__Exercise directions__
From the records below, copy every line that contains the word "with".

__Source records__
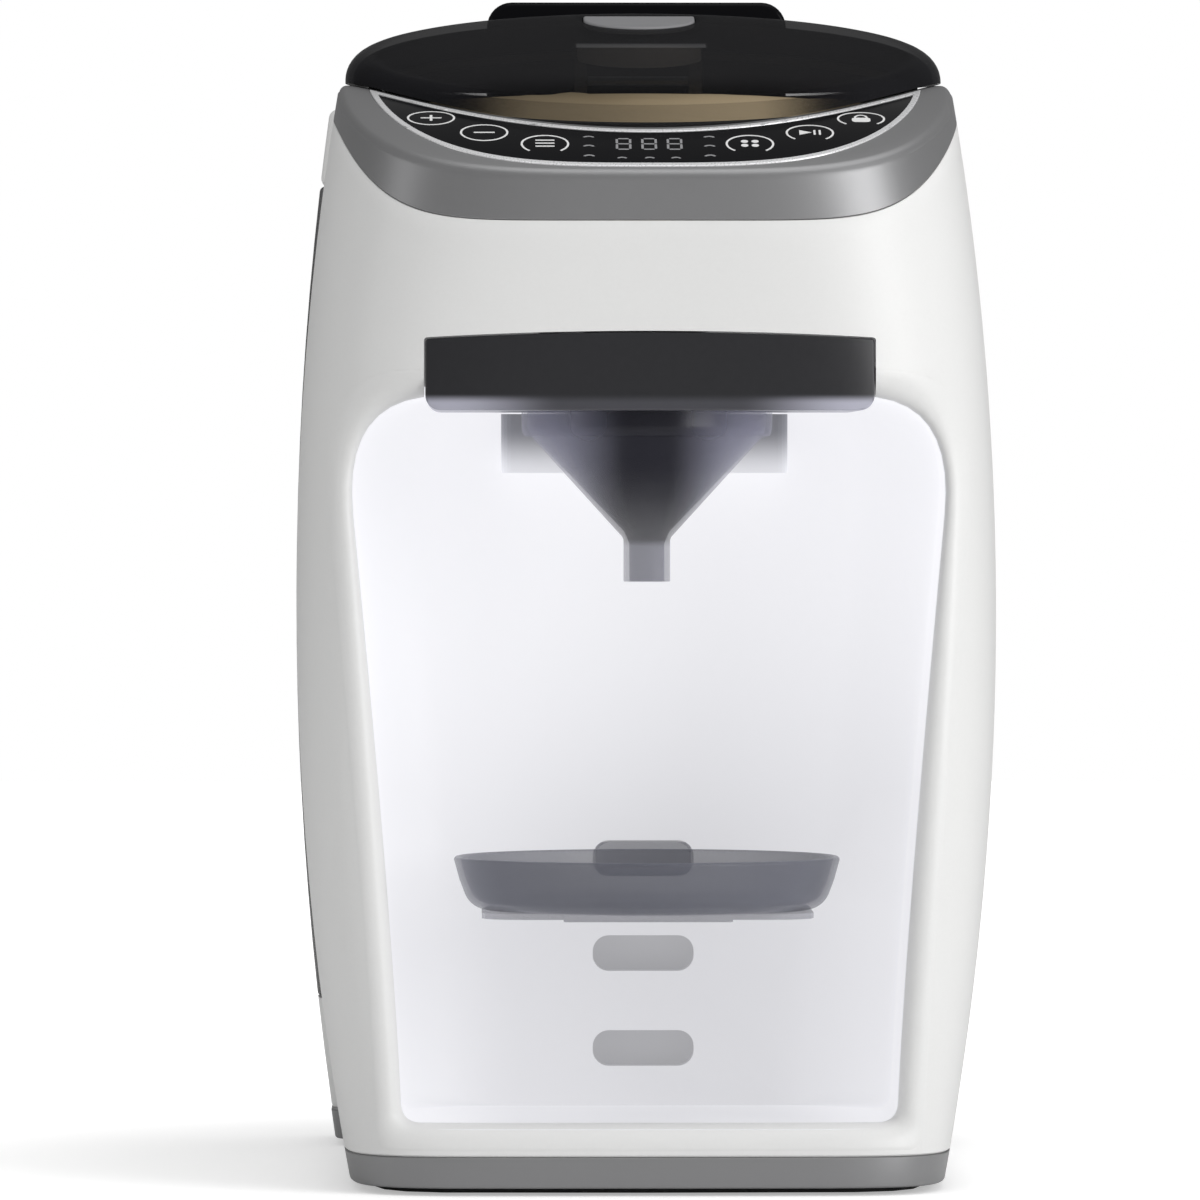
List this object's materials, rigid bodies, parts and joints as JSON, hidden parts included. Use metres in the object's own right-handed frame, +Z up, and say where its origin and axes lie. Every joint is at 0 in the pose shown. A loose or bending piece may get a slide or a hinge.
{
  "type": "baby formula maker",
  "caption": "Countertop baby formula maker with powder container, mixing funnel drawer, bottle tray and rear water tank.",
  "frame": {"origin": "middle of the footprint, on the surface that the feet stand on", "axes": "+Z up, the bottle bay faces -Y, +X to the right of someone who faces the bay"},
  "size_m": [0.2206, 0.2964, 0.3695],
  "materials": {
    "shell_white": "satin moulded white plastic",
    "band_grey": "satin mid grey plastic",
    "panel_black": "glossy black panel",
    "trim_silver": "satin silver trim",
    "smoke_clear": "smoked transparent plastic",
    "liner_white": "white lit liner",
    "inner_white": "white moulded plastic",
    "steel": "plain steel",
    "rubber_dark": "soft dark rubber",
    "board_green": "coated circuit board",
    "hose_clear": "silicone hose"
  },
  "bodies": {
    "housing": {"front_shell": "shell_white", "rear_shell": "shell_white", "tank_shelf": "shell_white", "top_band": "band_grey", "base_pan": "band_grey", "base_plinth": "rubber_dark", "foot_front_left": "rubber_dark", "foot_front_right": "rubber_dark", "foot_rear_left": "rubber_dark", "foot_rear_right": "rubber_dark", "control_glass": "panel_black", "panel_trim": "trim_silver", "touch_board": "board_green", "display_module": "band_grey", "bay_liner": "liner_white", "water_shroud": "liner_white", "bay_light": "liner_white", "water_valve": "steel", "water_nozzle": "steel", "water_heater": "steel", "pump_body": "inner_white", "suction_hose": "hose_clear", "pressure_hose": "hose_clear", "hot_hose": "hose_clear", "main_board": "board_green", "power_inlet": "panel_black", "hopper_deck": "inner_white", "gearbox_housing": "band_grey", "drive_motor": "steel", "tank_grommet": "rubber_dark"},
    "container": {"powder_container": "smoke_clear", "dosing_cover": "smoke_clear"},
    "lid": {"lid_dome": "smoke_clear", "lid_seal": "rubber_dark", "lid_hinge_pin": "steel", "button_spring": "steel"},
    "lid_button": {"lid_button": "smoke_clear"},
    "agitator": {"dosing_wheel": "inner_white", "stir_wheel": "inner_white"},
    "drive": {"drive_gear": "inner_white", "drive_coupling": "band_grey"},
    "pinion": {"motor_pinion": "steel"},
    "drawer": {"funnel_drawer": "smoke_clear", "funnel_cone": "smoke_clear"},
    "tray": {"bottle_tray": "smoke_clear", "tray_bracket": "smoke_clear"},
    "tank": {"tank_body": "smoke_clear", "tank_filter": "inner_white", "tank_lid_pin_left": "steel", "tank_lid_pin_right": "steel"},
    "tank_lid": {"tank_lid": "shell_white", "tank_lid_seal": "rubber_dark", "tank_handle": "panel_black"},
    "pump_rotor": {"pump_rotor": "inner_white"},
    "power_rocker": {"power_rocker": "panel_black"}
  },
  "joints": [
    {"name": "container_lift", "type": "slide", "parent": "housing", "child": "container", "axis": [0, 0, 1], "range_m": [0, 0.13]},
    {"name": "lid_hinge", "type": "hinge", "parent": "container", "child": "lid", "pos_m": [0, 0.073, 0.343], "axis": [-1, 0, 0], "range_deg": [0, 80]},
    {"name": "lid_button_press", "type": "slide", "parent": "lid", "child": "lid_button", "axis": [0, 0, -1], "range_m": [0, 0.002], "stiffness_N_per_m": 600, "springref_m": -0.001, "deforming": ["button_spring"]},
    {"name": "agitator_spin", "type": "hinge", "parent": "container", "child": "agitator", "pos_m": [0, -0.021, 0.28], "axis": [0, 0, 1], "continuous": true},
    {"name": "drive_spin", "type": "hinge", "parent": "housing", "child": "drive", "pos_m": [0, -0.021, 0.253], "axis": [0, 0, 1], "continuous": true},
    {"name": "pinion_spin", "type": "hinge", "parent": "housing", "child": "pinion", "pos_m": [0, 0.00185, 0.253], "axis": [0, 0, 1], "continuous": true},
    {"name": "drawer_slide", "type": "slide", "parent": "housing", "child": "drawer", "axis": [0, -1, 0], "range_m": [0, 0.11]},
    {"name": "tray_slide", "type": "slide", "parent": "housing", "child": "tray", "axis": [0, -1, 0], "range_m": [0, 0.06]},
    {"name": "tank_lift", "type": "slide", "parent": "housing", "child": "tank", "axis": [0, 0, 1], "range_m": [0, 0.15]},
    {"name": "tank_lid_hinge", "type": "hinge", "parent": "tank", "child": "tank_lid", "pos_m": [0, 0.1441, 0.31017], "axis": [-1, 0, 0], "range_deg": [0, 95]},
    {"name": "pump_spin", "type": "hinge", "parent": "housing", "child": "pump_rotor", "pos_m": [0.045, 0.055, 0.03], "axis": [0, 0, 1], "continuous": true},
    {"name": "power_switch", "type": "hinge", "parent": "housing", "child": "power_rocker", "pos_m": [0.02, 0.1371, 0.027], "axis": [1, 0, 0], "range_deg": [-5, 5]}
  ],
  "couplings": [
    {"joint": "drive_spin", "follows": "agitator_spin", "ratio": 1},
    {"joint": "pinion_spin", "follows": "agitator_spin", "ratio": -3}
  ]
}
==
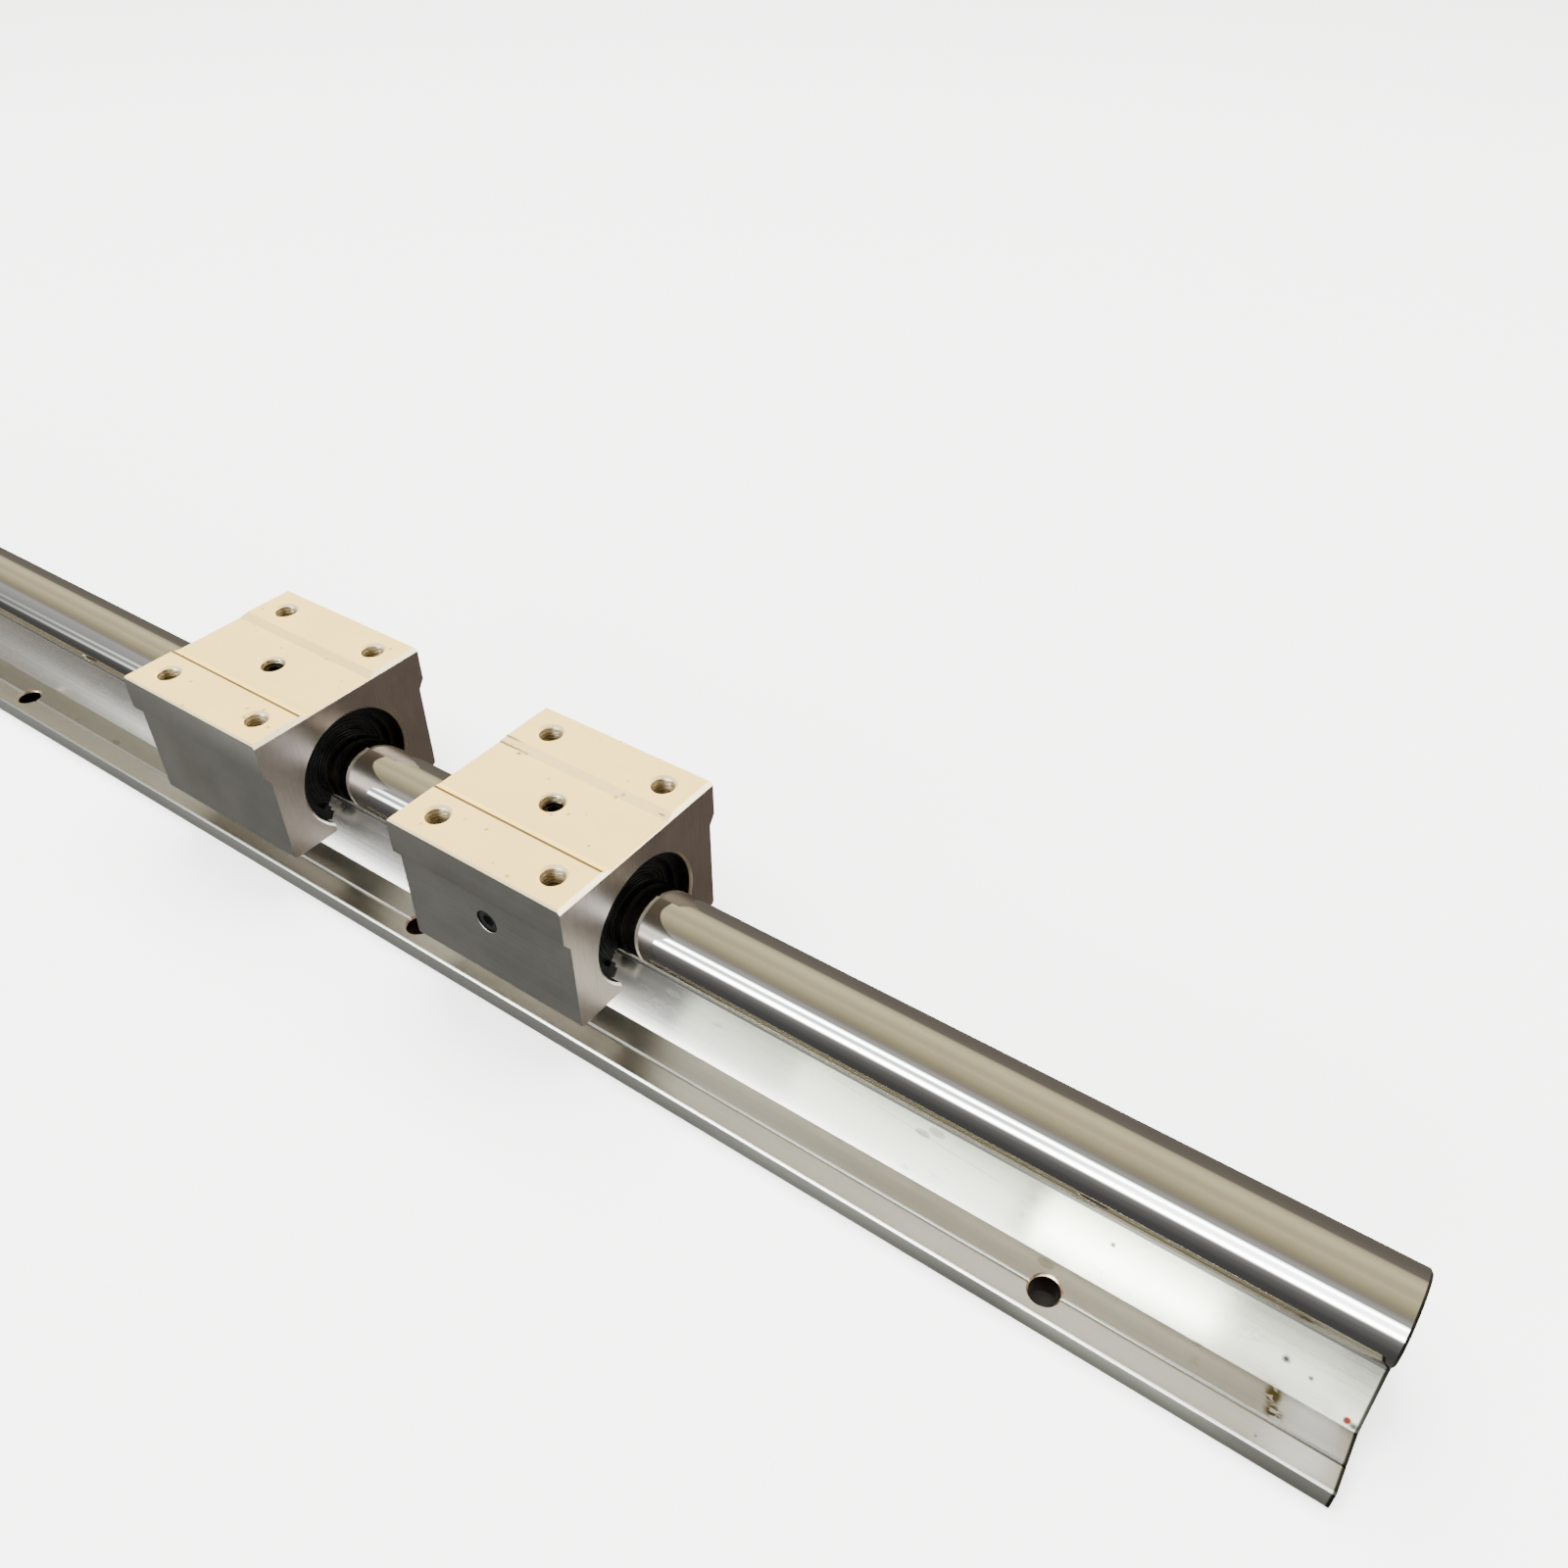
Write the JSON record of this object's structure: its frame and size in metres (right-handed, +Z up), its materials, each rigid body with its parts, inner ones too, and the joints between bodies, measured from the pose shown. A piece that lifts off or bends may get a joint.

__Output__
  "caption": "Countertop baby formula maker with powder container, mixing funnel drawer, bottle tray and rear water tank.",
Write the JSON record of this object's structure: its frame and size in metres (right-handed, +Z up), its materials, each rigid body with its parts, inner ones too, and the joints between bodies, measured from the pose shown. A piece that lifts off or bends may get a joint.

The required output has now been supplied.